### Task
Every line from the first one to the line containing "past_hem = 1.25 * MM" should be echoed exactly; leave out the rest.

### Record list
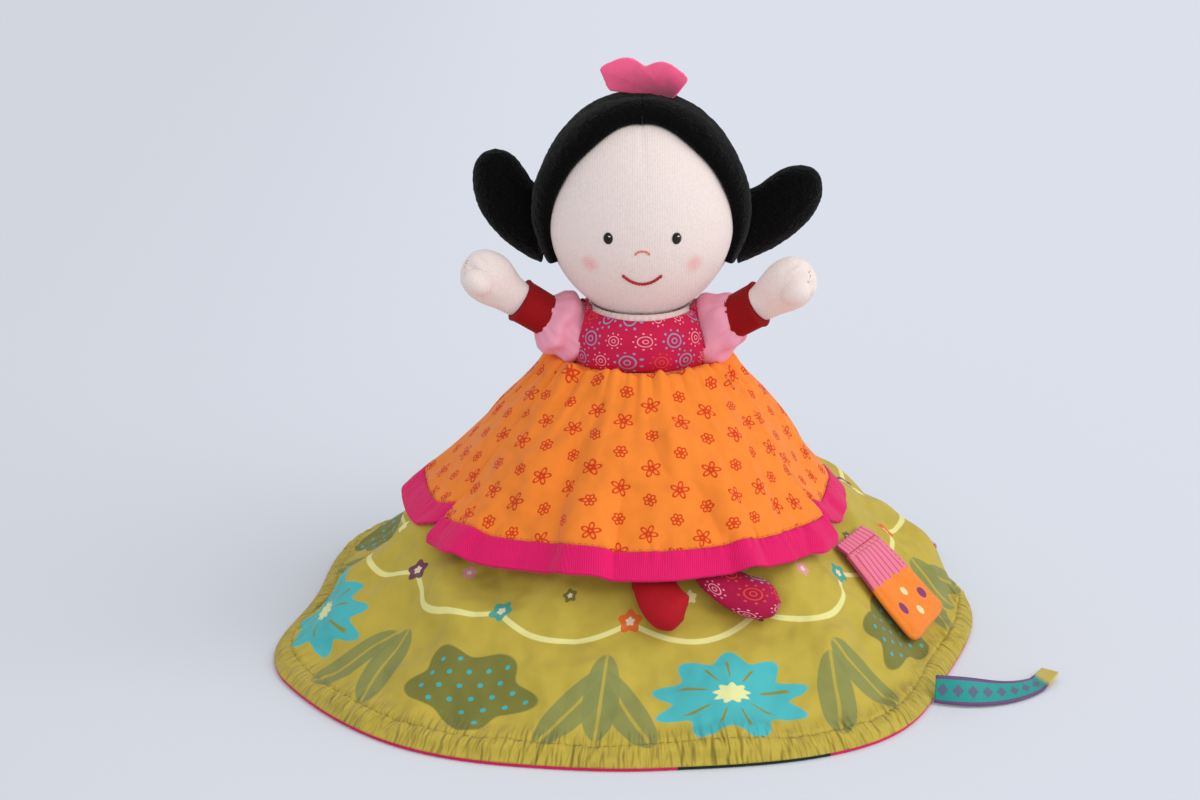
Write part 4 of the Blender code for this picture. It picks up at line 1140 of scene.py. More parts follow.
            span = radians(sweep) * 0.10
            bm = woven(columns, 48, place, flat_cloth(span, 0.2), Vector((0, 0, 0.03)))
            piece = add_piece(name, bm, look.material(), Body.TORSO, slot, [node], self.thickness)
            gathers_up(piece)
            made.append(piece)
        return made

    def build_edge(self) -> Piece:
        """Build the piped edge under the hem, bright but for the stretch by the dark panel."""
        past_hem = 1.25 * MM

        def place(around: float, along: float) -> Vector:
            """Place a point of the piping."""
            angle, turn = 360.0 * along, 2 * pi * around
            puff = self.piping * (0.9 + 0.10 * mottle(angle / 1.3, 2.0, 0.0))
            hem = self.form.green_radius(angle, self.form.green_bottom)
            out = hem + past_hem + cos(turn) * puff
            return self.form.point(angle, out, self.piping + sin(turn) * puff)

        bm = woven(10, 420, place, flat_cloth(0.008, 1.1), joined=True)
        face_outwards(bm)
        for face in bm.faces:
            middle = face.calc_center_median()
            angle = degrees(atan2(middle.y, middle.x - self.form.hem_shift))
            face.material_index = int(-82.0 < angle < -60.0)
        piping = add_piece("hem_piping", bm, self.lining.material(), Body.HEM, "magenta",
                           ["hem_edge"])
        piping.data.materials.append(self.panel.material())
        return piping


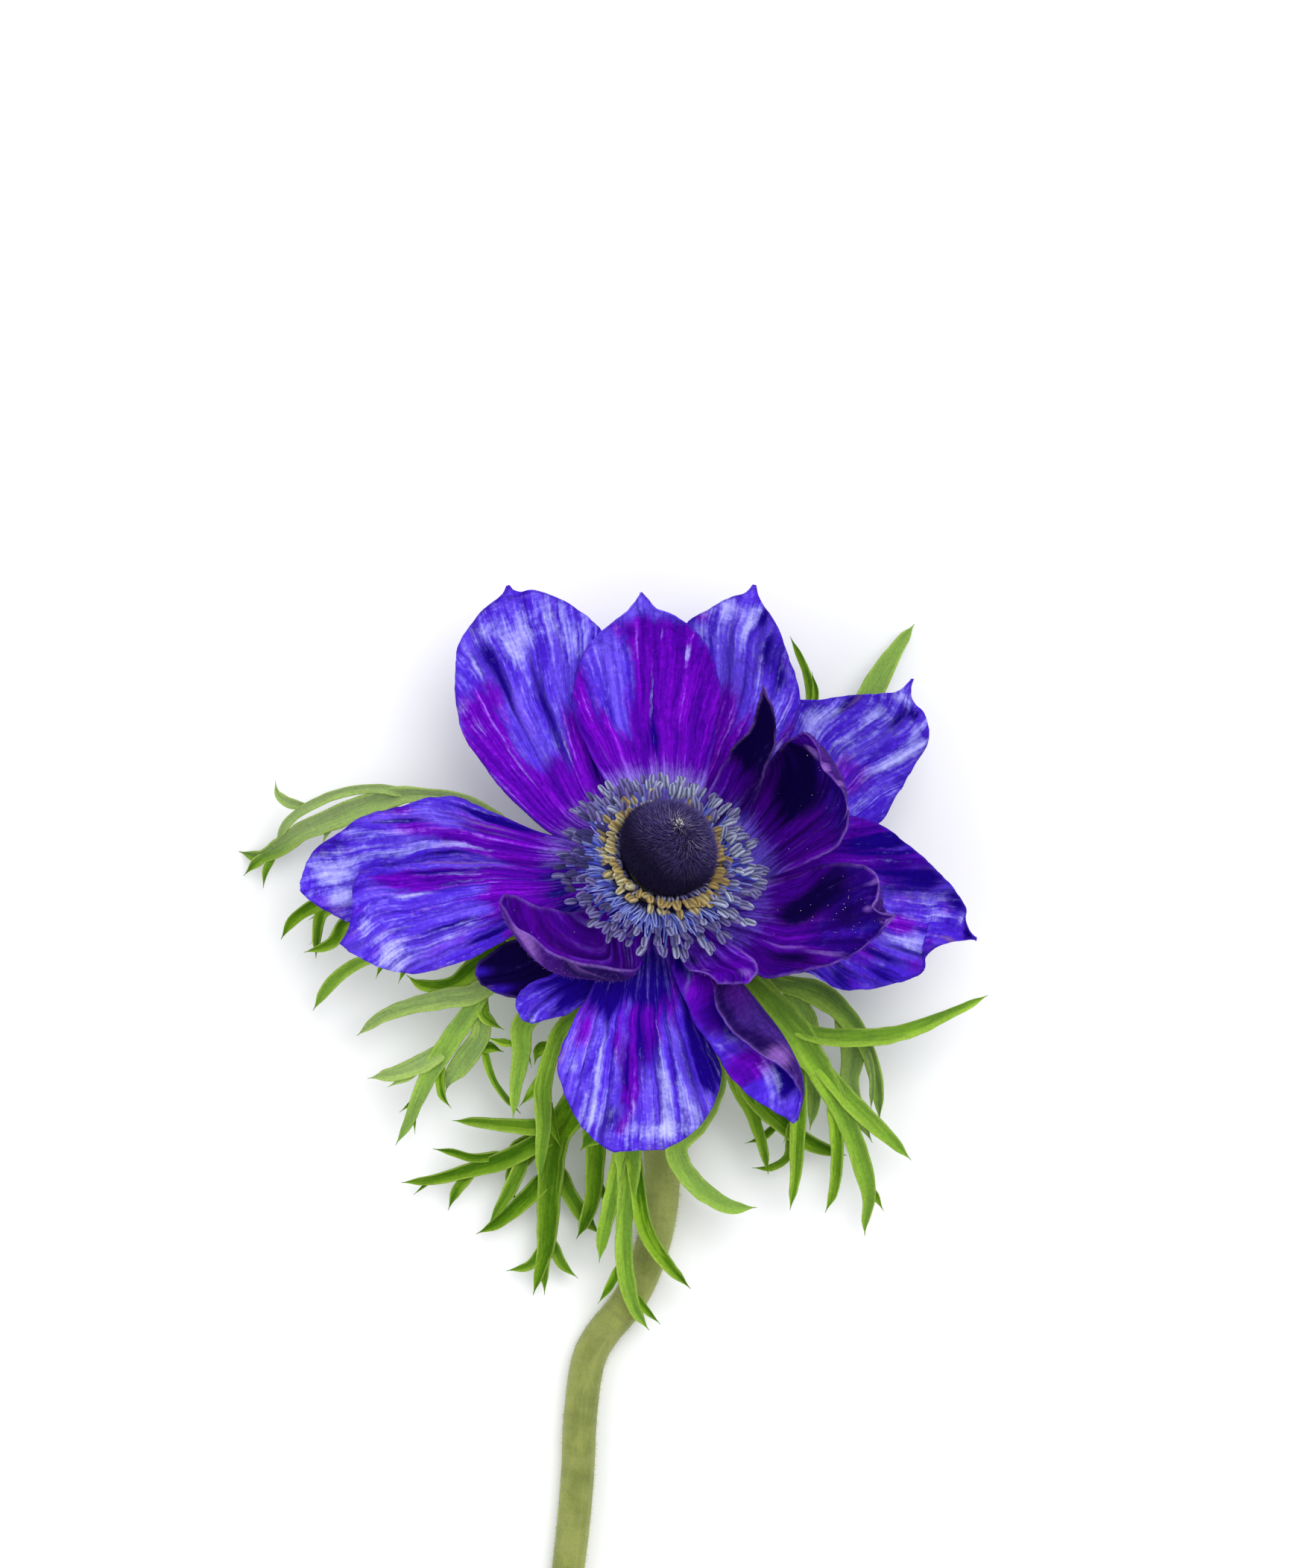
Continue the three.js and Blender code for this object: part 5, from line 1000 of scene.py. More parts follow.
# %% The lobes of the three leaves
LEAF_LEFT = [
    [(-8, -8.4, 14.3, 5), (-14, -9, 14, 5.6), (-21, -10, 13, 5), (-27.5, -11.2, 12.3, 4)],
    [(-13, -8, 14, 4.4), (-19, -3, 13.6, 4), (-25.5, 4, 13.4, 3.4), (-31.2, 8.2, 13.2, 2.2),
     (-36, 9.1, 12.8, 1.9), (-40.4, 9.1, 12.2, 2.6), (-45.5, 7.6, 11, 3.5), (-50.5, 5.7, 9.3, 3.3),
     (-55, 3.9, 7.4, 2.8), (-58.7, 1.4, 5, 2.6), (-61.4, 0, 3, 1.8), (-64.6, 0.8, 0.2, 0.9)],
    [(-39, 9.2, 12.6, 1.8), (-44.3, 10.1, 12, 1.4), (-50, 9.3, 10.8, 1.4), (-55, 7, 9.4, 1.5),
     (-57.6, 4.8, 7.6, 1.3), (-59.2, 1.8, 5.4, 0.8)],
    [(-54.5, 7.4, 9.4, 1.8), (-57.3, 8.1, 9.8, 1.5), (-58.9, 9.4, 10.2, 1.2), (-59.2, 11.3, 10.4, 0.8)],
    [(-60, 0.8, 4.2, 1.8), (-62.2, -1, 3.2, 1.4), (-63.9, -2.8, 2.6, 0.9)],
    [(-59.2, 0.6, 4.4, 1.6), (-60.6, -2, 3.6, 1), (-61, -4.6, 3, 0.8)],
    [(-50.6, 5.4, 9.2, 1.6), (-51.6, 3.6, 8.8, 1.2), (-52.2, 1.8, 8.6, 0.8)],
    [(-26.5, -11, 12.4, 4), (-35, -9.4, 12, 3.4), (-43, -7.6, 11, 3), (-50.5, -6.4, 9.6, 2.4),
     (-54, -7.6, 8.6, 2), (-56.9, -9.8, 7.4, 1.5), (-58.4, -12.3, 6.2, 0.8)],
    [(-49, -6.8, 9.8, 2), (-52.2, -8.2, 8.8, 1.8), (-53, -11.4, 7.2, 1.4), (-53.2, -15.1, 5.6, 0.8)],
    [(-52.8, -11.4, 7.2, 1), (-54.2, -13.1, 6.4, 0.7)],
    [(-52, -7.9, 8.8, 1.2), (-54.3, -9.4, 8.2, 0.7)],
    [(-44, -7.8, 10.8, 2.4), (-48.6, -9.8, 9.6, 2.2), (-50.9, -12.8, 8.6, 1.6), (-55, -14.2, 7.2, 0.8)],
    [(-26, -11.4, 12.4, 4), (-34, -13, 12, 3), (-41, -14.4, 10.8, 2.2), (-45.5, -15.2, 9.8, 1.5),
     (-48.8, -16.9, 8.4, 1.9), (-51.4, -19.3, 6.8, 1.7), (-53.7, -22.9, 5, 0.8)],
    [(-42, -14.6, 10.6, 1.6), (-43.6, -16.4, 9.8, 1.1), (-44.3, -18.1, 9.4, 0.7)],
    [(-38.5, -13.8, 11.2, 1.6), (-40, -16.6, 10.4, 1.3), (-41, -18.8, 9.8, 0.7)],
    [(-22, -11, 13, 3.4), (-28.6, -15.6, 12.6, 3.4), (-33, -18.9, 12, 2.2), (-37.6, -19, 11.4, 1.6),
     (-39.8, -17.5, 11.4, 0.8)],
    [(-19, -10, 13.6, 3.4), (-25.6, -17, 13.6, 3), (-29.6, -20.2, 13.4, 3), (-33.5, -20.9, 12.8, 2.9),
     (-38.3, -21.9, 11.4, 2.5), (-43.4, -23.7, 9, 1.7), (-47.2, -26.6, 6.6, 0.8)],
    [(-27.6, -18.4, 13.2, 2.6), (-30.4, -23.2, 12.6, 2.8), (-33.2, -27.2, 11.6, 3),
     (-35.8, -31.2, 10.4, 2.8), (-38, -35.6, 9.2, 2.1), (-39.3, -39, 8.2, 1.5), (-41.4, -42.8, 7, 0.8)],
    [(-37.8, -35.6, 9.2, 1.3), (-39.4, -36.8, 8.8, 1), (-40.8, -37.9, 8.6, 0.7)],
    [(-38.7, -37.6, 8.6, 1), (-38.5, -41.1, 7.8, 0.6)],
    [(-33.4, -28, 11.4, 2.6), (-37.4, -30.6, 10.8, 2.8), (-41, -32, 9.8, 2.2), (-45.6, -32.9, 8.6, 0.8)],
    [(-38, -31.6, 10.6, 1.8), (-42.6, -34.2, 9, 0.7)],
    [(-28.8, -22, 12.6, 2.4), (-28.9, -26.6, 11.4, 2.8), (-31.4, -30.4, 10.2, 3.2), (-33.5, -33.2, 9, 1.8),
     (-34, -35, 8.4, 0.7)],
    [(-34.4, -29.6, 11, 1.2), (-34.8, -33, 9.6, 1.3), (-34.5, -35.4, 8.6, 1.1), (-33.1, -37.3, 7.8, 0.7)],
    [(-28.2, -20.6, 13.2, 2), (-28.4, -23.2, 13.2, 1.8), (-26.8, -24.8, 13, 1.3), (-25.2, -25.7, 12.8, 0.7)],
    [(-29.4, -28.4, 10.9, 2), (-27.4, -28.3, 10.4, 2.2), (-25.4, -28.9, 9.6, 1)],
    [(-28.4, -28, 10.4, 1.3), (-27.1, -32.6, 8.6, 1), (-25.2, -35.6, 7.4, 0.9), (-22.8, -38.1, 6.2, 0.8)],
]
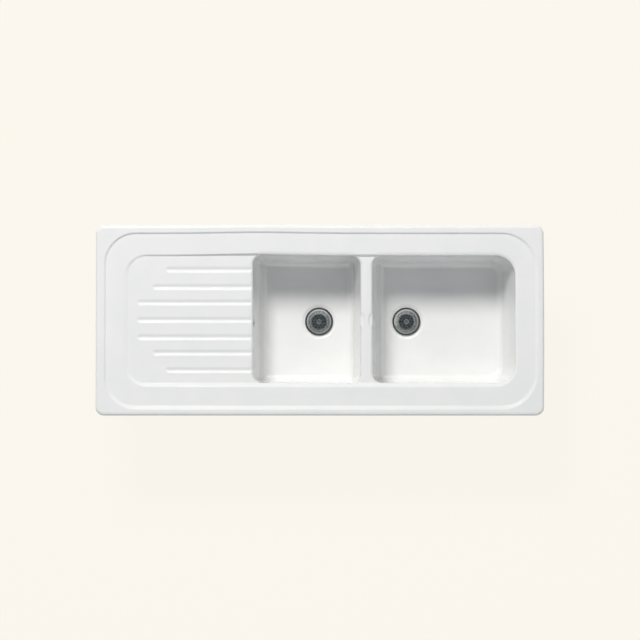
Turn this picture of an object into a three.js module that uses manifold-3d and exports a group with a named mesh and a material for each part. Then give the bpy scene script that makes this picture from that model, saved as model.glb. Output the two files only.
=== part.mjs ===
// Inset kitchen sink in glazed fireclay, with a grooved drainboard on the left, a small bowl
// in the middle and a large bowl on the right. Each bowl has a basket waste.
//
// Millimetres. X runs along the sink to the right, Y to the back, Z up. The origin is the
// middle of the rim's outline, at the height of the worktop that the rim rests on.

import * as THREE from 'three';
import { mergeVertices } from 'three/addons/utils/BufferGeometryUtils.js';
import Module from 'manifold-3d';

// ---- Rim, ledge and pocket ----
const RIM_LENGTH = 1160;
const RIM_DEPTH = 495;
const RIM_CORNER = 22;
const RIM_HEIGHT = 15;
const RIM_EDGE_ROUND = 6;
const RIM_FOOT_ROUND = 2;
const STRIP_LEFT = 24; // width of the raised strip outside the ledge
const STRIP_RIGHT = 20;
const STRIP_BACK = 21.5;
const STRIP_FRONT = 22;
const LEDGE_DROP = 5; // the ledge lies this far below the strip
const LEDGE_CORNER_LEFT = 80;
const LEDGE_CORNER_RIGHT = 90;
const LEDGE_LEFT = 55; // width of the ledge
const LEDGE_RIGHT = 54;
const LEDGE_BACK = 57;
const LEDGE_FRONT = 59;
const POCKET_CORNER = 52;
const LEDGE_STEP_WIDTH = 12; // the steps are soft S curves this wide
const POCKET_STEP_WIDTH = 12;

// ---- Drainboard ----
const BOARD_DROP_FAR = 3.5; // below the ledge, at the end away from the bowls
const BOARD_DROP_NEAR = 8.5; // below the ledge, at the bowl
// Distances from the middle groove outwards, and how much shorter than it each groove is.
const GROOVES = [
  { row: 0, shorter: 0 },
  { row: 45, shorter: 0 },
  { row: 85, shorter: 40 },
  { row: 130, shorter: 74 },
];
const GROOVE_WIDTH = 21;
const GROOVE_DEPTH = 3;
const GROOVE_TIP = 10; // length of the run-out at the closed end
const GROOVE_MARGIN = 27; // from the pocket's left line to the longest grooves

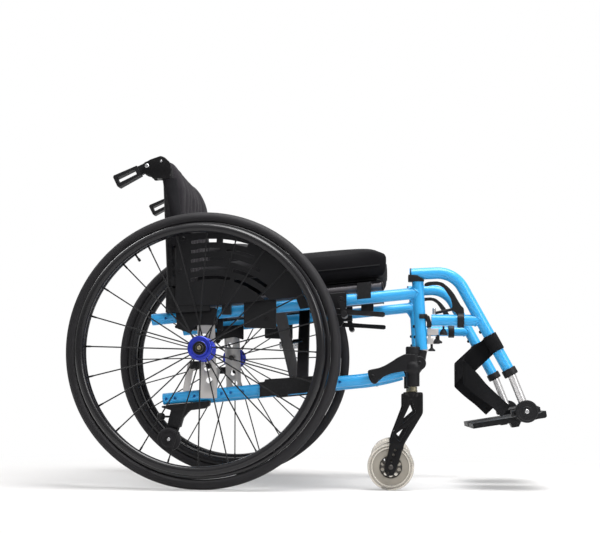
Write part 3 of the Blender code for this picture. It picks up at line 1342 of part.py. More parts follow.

### Expected answer
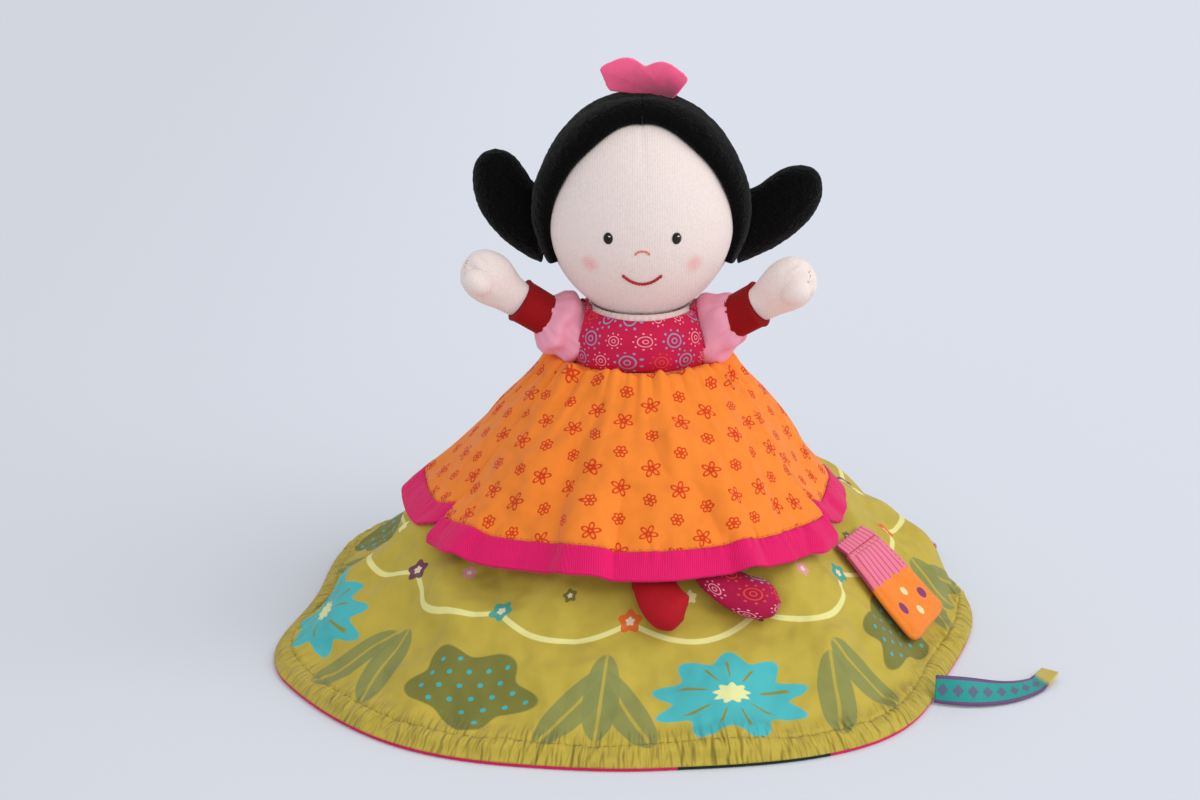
Write part 4 of the Blender code for this picture. It picks up at line 1140 of scene.py. More parts follow.
            span = radians(sweep) * 0.10
            bm = woven(columns, 48, place, flat_cloth(span, 0.2), Vector((0, 0, 0.03)))
            piece = add_piece(name, bm, look.material(), Body.TORSO, slot, [node], self.thickness)
            gathers_up(piece)
            made.append(piece)
        return made

    def build_edge(self) -> Piece:
        """Build the piped edge under the hem, bright but for the stretch by the dark panel."""
        past_hem = 1.25 * MM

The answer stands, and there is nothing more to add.